ACS reports 20 percent drop in cancer mortality since 1991

Twitter icon
Facebook icon
LinkedIn icon
e-mail icon
Google icon
 - cancer

The overall cancer mortality rate fell 20 percent between its peak in 1991 and 2009, translating to the avoidance of approximately 1.2 million cancer deaths, according to the American Cancer Society’s (ACS) annual reporting of cancer statistics. The Medical Imaging & Technology Alliance (MITA) acknowledged the progress and called for Medicare coverage of CT screening for colon and lung cancer.

Information was disseminated in two reports—Cancer Facts & Figures 2013 and the companion article, Cancer Statistics 2013—published online Jan. 17 in CA: A Cancer Journal for Clinicians.

Data on cancer incidence, mortality and survival were based on incidence data from the National Cancer Institute and the Centers for Disease Control and Prevention, and mortality data from the National Center for Health Statistics.

In 1991, the cancer death rate was 215.1 per 100,000, and fell to 173.1 per 100,000 in 2009, according to the report. Death rates continue to decline for all four major cancer sites: lung, colorectum, breast and prostate.

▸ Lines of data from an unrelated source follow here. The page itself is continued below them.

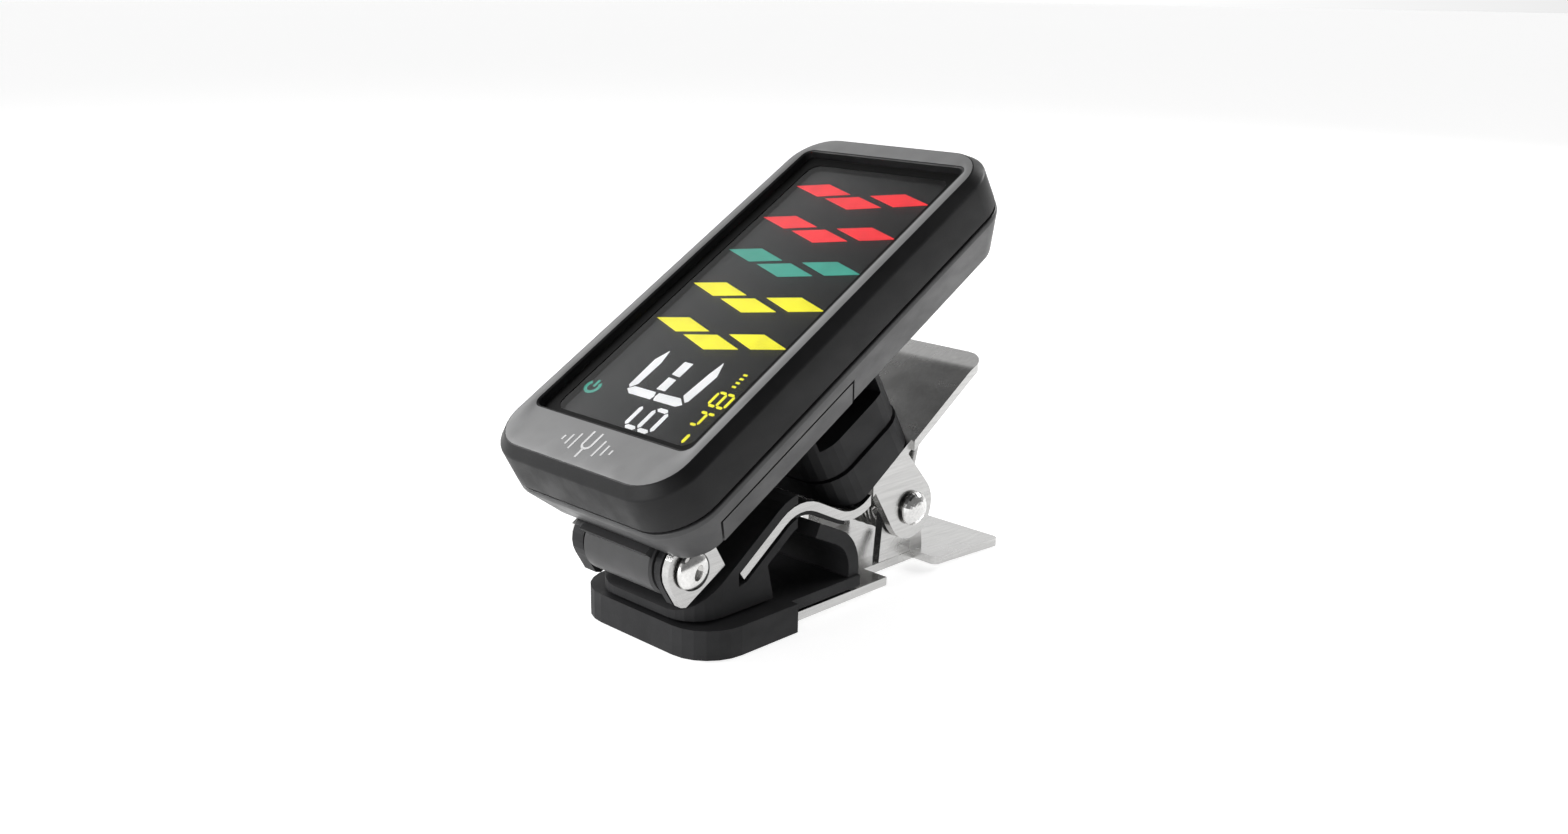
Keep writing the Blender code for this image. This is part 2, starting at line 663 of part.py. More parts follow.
def hinge_ear_outline():
    """Side outline of an ear about the tilt hinge: round in front, square below."""
    y, z = HINGE
    front = [(y + HINGE_EAR_R * math.cos(a), z + HINGE_EAR_R * math.sin(a))
             for a in [math.radians(90 + 15 * k) for k in range(7)]]
    low = z - HINGE_EAR_DROP
    nick = STEEL / 2
    return front + [
        (y - HINGE_EAR_R, low + nick), (y - HINGE_EAR_R + nick, low),
        (y + HINGE_EAR_BACK, low), (y + HINGE_EAR_BACK, z + HINGE_EAR_R - BURR),
    ]


def front_corner(side_sign):
    """What is cut away outside the round front corner of the turret."""
    x, y = side_sign * ARM_HALF, TURRET_FRONT
    outside = x + side_sign * MM
    arc = corner_arc((0, y), (x, y), (x, 0), TURRET_CORNER, 6)
    return arc + [(outside, arc[-1][1]), (outside, y - MM), (arc[0][0], y - MM)]


def make_hinge_arm(frame):
    """Arm: a turret over the swivel, a bar under the head and two ears at the tilt hinge."""
    y = HINGE[0]
    bar_front = y + KNUCKLE_R + 2 * GAP
    base = TURN_GAP / 2
    side = [
        (bar_front, BAR_TOP), (bar_front, BAR_BOTTOM), (TURRET_FRONT, BAR_BOTTOM),
        (TURRET_FRONT, base), (TURRET_REAR, base), (TURRET_REAR, BAR_TOP),
    ]
    arm = part("hinge_arm", sheet(side, -ARM_HALF, ARM_HALF, "X"), frame, plastic)
    plan = [(-ARM_HALF, 2 * y), (ARM_HALF, 2 * y), (ARM_HALF, TURRET_REAR), (-ARM_HALF, TURRET_REAR)]
    plan = rounded(plan, [0, 0, TURRET_CORNER, TURRET_CORNER])
    keep(arm, sheet(plan, -base, BAR_TOP + base, "Z"))
    for side_sign in (-1, 1):
        cut(arm, sheet(front_corner(side_sign), -MM, BAR_BOTTOM + BURR, "Z"))
    opening = (TURRET_FRONT + FRONT_POST, TURRET_REAR - REAR_POST)
    cut(arm, block((-2 * ARM_HALF, 2 * ARM_HALF), opening, (TURRET_SILL, BAR_BOTTOM)))
    wall = ARM_HALF - 2 * FRONT_POST
    cut(arm, block((-wall, wall), opening, (TURRET_FLOOR, BAR_BOTTOM - GAP)))
    ear_back = bar_front - y + FRONT_POST
    left = hinge_ear_outline()[:-2] + [(y + HINGE_EAR_BACK, HINGE[1] - HINGE_EAR_DROP),
                                       (y + HINGE_EAR_BACK, BAR_BOTTOM), (y + ear_back, BAR_BOTTOM + GAP),
                                       (y + ear_back, BAR_TOP - GAP)]
    add(arm, sheet(left, -ARM_HALF, -ARM_HALF + LEFT_EAR, "X"))
    right = KNUCKLE_RIGHT + TURN_GAP
    add(arm, sheet(left, right, right + RIGHT_EAR, "X"))
    cut(arm, cylinder(SCREW_R + GAP, -2 * ARM_HALF, 2 * ARM_HALF, "X", HINGE, sides=24))
    cut(arm, cylinder(RIVET_R + GAP, -base - MM, TURRET_FLOOR + MM, sides=24))
    return arm


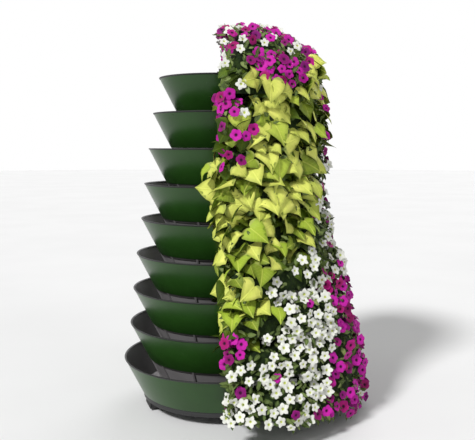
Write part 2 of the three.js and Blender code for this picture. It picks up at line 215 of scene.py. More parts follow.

In the most recent five-year period for which there is data, 2005-2009, cancer death rates decreased by 1.8 percent per year in males and by 1.5 percent per year in females.

MITA said the report illustrates how medical imaging technologies have improved early detection of cancers and also underscores that the cancer death rate in the U.S. will continue to decline if Medicare provides coverage for both CT colonography to detect colon cancer and low-dose CT lung imaging to detect lung cancer in at-risk populations

“Despite this substantial progress, all demographic groups have not benefitted equally, particularly for cancers such as colorectal and breast, for which mortality declines have been attributed to earlier detection and improvements in treatment,” wrote authors Rebecca Siegel, MPH, director of surveillance information for ACS in Atlanta. Large drops in lung cancer were primarily due to reductions in smoking.

Cancers of the lung and bronchus, prostate and colorectum in men and cancers of the lung and bronchus, breast and colorectum in women continue to be the most common causes of cancer death, collectively accounting for almost half of the total cancer deaths.

“Further progress can be accelerated by applying existing cancer control knowledge across all segments of the population, with an emphasis on those groups in the lowest socioeconomic bracket as well as other disadvantaged populations,” wrote the authors.

Incidence rates are increasing among both men and women for melanoma of the skin and cancers of the liver, thyroid and pancreas. From 2005-2009, overall cancer incidence rates decreased by 0.6 percent per year in males and were stable in females.

A total of 1,660,290 new cancer cases and 580,350 cancer deaths are projected to occur in the U.S. in 2013, according to ACS. Prostate cancer will account for 28 percent of incident cases in men, while breast cancer will account for 29 percent of new cancers in women.

Cancer Facts & Figures includes a special section each year, and in 2013 is focused on cancer of the pancreas. “The lack of progress in primary prevention, early diagnosis and treatment underscores the need for additional efforts in pancreatic cancer research and has motivated us to address this disease in the current edition of Cancer Facts & Figures,” wrote the authors.

Pancreatic cancer is one of the deadliest cancer types, with most patients dying within the first year of diagnosis and only 6 percent surviving for five years. Over the past decade, pancreatic cancer death rates have been slowly increasing among men and women in the U.S., according to ACS.